With each episode, the final season of Justified is looking more and more like a high water mark for the series. This is a rare feat for any show, let alone one in its sixth year. While it’s going to be very, very difficult for the show to top its transcendent second season, Justified has been better than any drama in recent memory at making sure its last year is not only conclusive, but inclusive of all the elements of the series that made it great in the first place.
Final seasons of TV are often hard to judge on their own merits, as the task of providing series-wide catharsis is often very different from executing the same old routine that put a finish line in sight to begin with. The remarkable thing about Season 6 of Justified is in how it can have its shine and drink it too, telling individual episode stories that are, themselves, not unlike the kind of one-offs the show has always been the best at. But rather than loading up on new material in the home stretch, Justified has been employing familiar tools, characters, and pieces of Harlan-icana to great nostalgic and dramatic effect.
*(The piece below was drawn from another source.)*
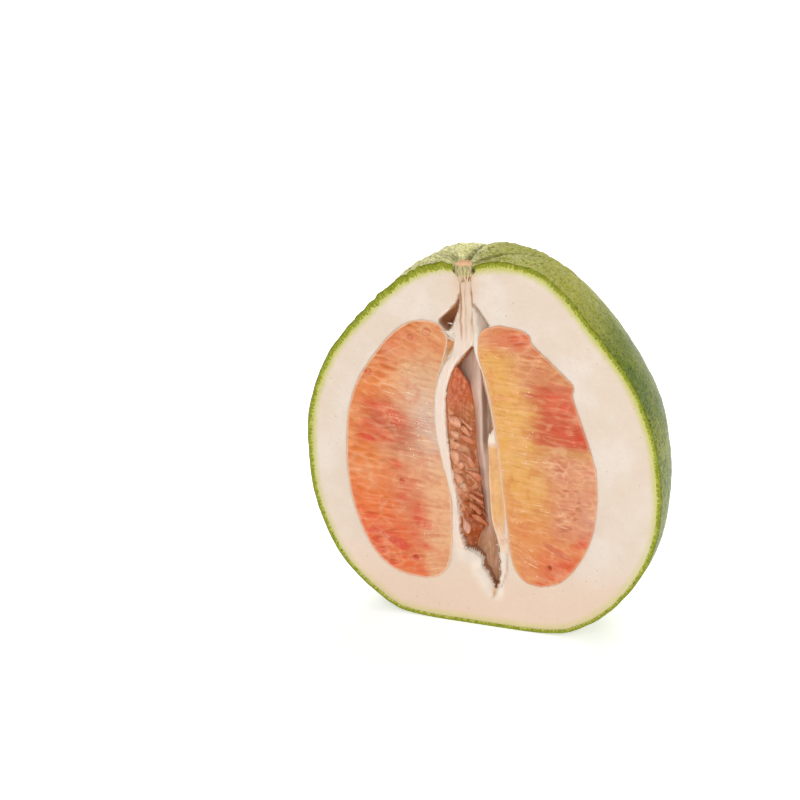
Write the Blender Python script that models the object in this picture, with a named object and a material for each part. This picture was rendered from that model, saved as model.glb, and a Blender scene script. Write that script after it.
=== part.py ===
"""Half a pomelo, cut from the stem to the base and standing on its flattened base.

Every piece is modelled in millimetres, with the cut in the plane y = 0, facing -Y, and the table at
z = 0. finish() turns each piece into metres, and stand_on_origin() centres the fruit over the origin.
The stem leans a little to -X.
"""

import math

import bmesh
import bpy
import numpy as np
from mathutils import Matrix, Vector, noise

# ---------------------------------------------------------------- driving dimensions, in millimetres
MM = 0.001
EQUATOR_RADIUS = 75.0
CENTRE_HEIGHT = 72.0
AXIS_LEAN = math.radians(5.5)  # the stem leans to -X
BASE_SWELL = 4.6  # the lower half is fuller than a ball
STEM_SEAT_RISE = 1.4
# The shoulder round the stem: its rise, how far from the stem its top is, and its width.
SHOULDER_LEFT = (6.6, math.radians(10.0), math.radians(18.5))
SHOULDER_RIGHT = (10.0, math.radians(19.0), math.radians(18.5))
SHOULDER_BACK = (9.1, math.radians(19.5), math.radians(29.0))
BACK_FULLNESS = (3.9, math.radians(44), math.radians(35))  # behind the cut: rise, and where and how wide
STEM_DIMPLE_WIDTH = math.radians(5.5)
PEEL = 2.0  # thickness of the green skin
GAP = 0.3  # between pieces that touch
CLEAR_FRONT = -3.0  # cutters come out of the cut face this far
FURROWS = (  # azimuth round the stem, depth, half width, and reach from the stem
    (math.radians(97), 5.2, 2.0, math.radians(22)),
    (math.radians(38), 1.8, 2.4, math.radians(19)),
    (math.radians(66), 1.1, 2.2, math.radians(15)),
    (math.radians(140), 2.2, 2.6, math.radians(20)),
    (math.radians(163), 1.0, 2.2, math.radians(16)),
)
BALL_GRID = (40, 26)  # faces round and down the pith and the inside of the peel
SKIN_GRID = (72, 44)
LUMP = 0.5  # the skin's slow unevenness

PULP_BULGE = 0.8  # how far the juice sacs stand out of the cut
PULP_GRID = (7, 52)
SLIVER_GRID = (2, 18)
BACK_PULP_GRID = (5, 40)
CORE_GRID = (3, 36)
RIGHT_WALL_GRID = (1, 30)
BACK_WALL_GRID = (1, 26)
HOLLOW_GRID = (6, 44)
SACS = 17  # along the height of a segment
SLIVER_SACS = 9
BACK_SACS = 13
LEFT_DEPTH = 19.0
RIGHT_DEPTH = 17.0
SLIVER_DEPTH = 6.0
BACK_SAC = 1.6  # relief of the whole, uncut sacs behind the open middle
HOLLOW_DEPTH = 25.0

# Edges of the cut segments in the cut plane, (x, z), each from the segment's lower tip to its upper tip.
LEFT_INNER = (
    (-22, 15.8), (-15.3, 18.8), (-11.9, 28), (-11.2, 41), (-13.4, 56), (-17.2, 71),
    (-19.8, 86), (-19.4, 99), (-16.6, 110), (-15.2, 118), (-17.6, 124.2), (-24, 126.6),
)
LEFT_OUTER = (
    (-22, 15.8), (-33, 16.8), (-44.5, 23.8), (-52, 37), (-57, 54), (-58.3, 72),
    (-56, 90), (-50, 104), (-41, 118), (-32.5, 124.8), (-24, 126.6),
)
RIGHT_INNER = (
    (25, 18.6), (18.6, 20.2), (14.8, 25), (12.3, 33), (11.2, 43), (9.9, 55), (8.4, 67),
    (6.5, 80), (4.2, 92), (1.6, 102), (-0.9, 111), (-1.4, 118.5), (0.6, 124.8), (7.5, 128.2),
)
RIGHT_OUTER = (
    (25, 18.6), (33, 21.8), (41, 31), (46.5, 43), (48.6, 57), (48.6, 70), (45.4, 84),
    (42.6, 93), (41.6, 101), (37.2, 108), (31, 114.5), (25, 121), (17.5, 126.6), (7.5, 128.2),
)
# The central column and the wall that it runs down into: (x, z, width), from the stem down.
CORE = (
    (-7.0, 145.0, 5.0), (-6.8, 138, 5.0), (-6.7, 129, 5.4), (-7.8, 120, 6.6), (-11.3, 112.6, 5.2),
    (-15.2, 104, 4.4), (-16.9, 94, 4.0), (-16.9, 84, 3.6), (-15.2, 73, 2.8), (-12.5, 61, 2.2),
    (-10.2, 50, 1.9), (-9.3, 40, 2.3), (-9.2, 31.5, 3.6),
)
# The thin wall of the right segment, and of the sliver beside it: (x, z), from the top down.
RIGHT_WALL = (
    (-2.9, 118.5), (-2.2, 110.5), (0.4, 101), (3.0, 91), (5.3, 79), (7.1, 66.5), (8.6, 54.5),
    (9.9, 42.5), (11.0, 33.5), (13.0, 26.5),
)
WALL_THICKNESS = 0.9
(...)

On any other show, the Ava end-game might have devolved into one giant runaround by now. In essence, that’s pretty much what tonight’s A-plot was, with Ava’s brief time spent on the lam eventually winding things back to where she started, at least geographically. But “Sounding” made her attempt anything but busy work, thanks in no small part to the return of a whopping five familiar faces the show hasn’t trotted out in a while. Sometimes, paying dues to characters past can just be a fan-demanded checklist, but “Sounding” neatly drew a number of threads back into the fold, deploying returning cast members in ways that were organic to both the individual tale of the night, and the macro story of the season and series.
Even if script-writers Dave Andron and Leonard Chang hadn’t been afforded the bevy of guest stars elevating tonight’s action, the direction of series-regular Jon Avnet would have at least gotten things off on the right foot. When we open on Boyd and Ava caught in a Statie checkpoint (setup by Raylan to monitor Ava’s well-being), you can tell the precise moment when the once-future Mrs. Crowder decides to cut and run. Boyd’s plan to steal Avery’s legal weed operation is clever, ensuring he can spend out his days not only in Harlan, but as a legal businessman, but Ava’s odds of getting to see it through with him are basically nil. Bathed in the saturated glow of brake lights, Ava reads the warning accordingly: red means stop, and it’s time to get as far away from Boyd as possible.
Ava’s last breakfast for Boyd is a real heartbreaker, even before we actually know she’s chosen to make a break for it. The return of the engagement ring Boyd’s been holding for her since the end of Season 4 is a tender moment that might have convinced her to stay a few weeks ago, but as she pulls out of the driveway, Avnet uses a long shot of the Crowder homestead to solidify the moment as Ava’s intended goodbye to the place she long called home.
Unfortunately for Ava, the dirt she’s dug up on Boyd thus far doesn’t amount to a hill of beans for Raylan and his Rico case, so her initial plan to go to the Feds for protection is a wash. Forced to go it alone, Ava’s story, and the rest of “Sounding,” becomes a series of combative negotiations, with characters set against each other to get something they want. It’s a mix of fight and flight that makes the whole hour a veritable supercard, with face-off after face-off yielding shocking, and sometimes violent results.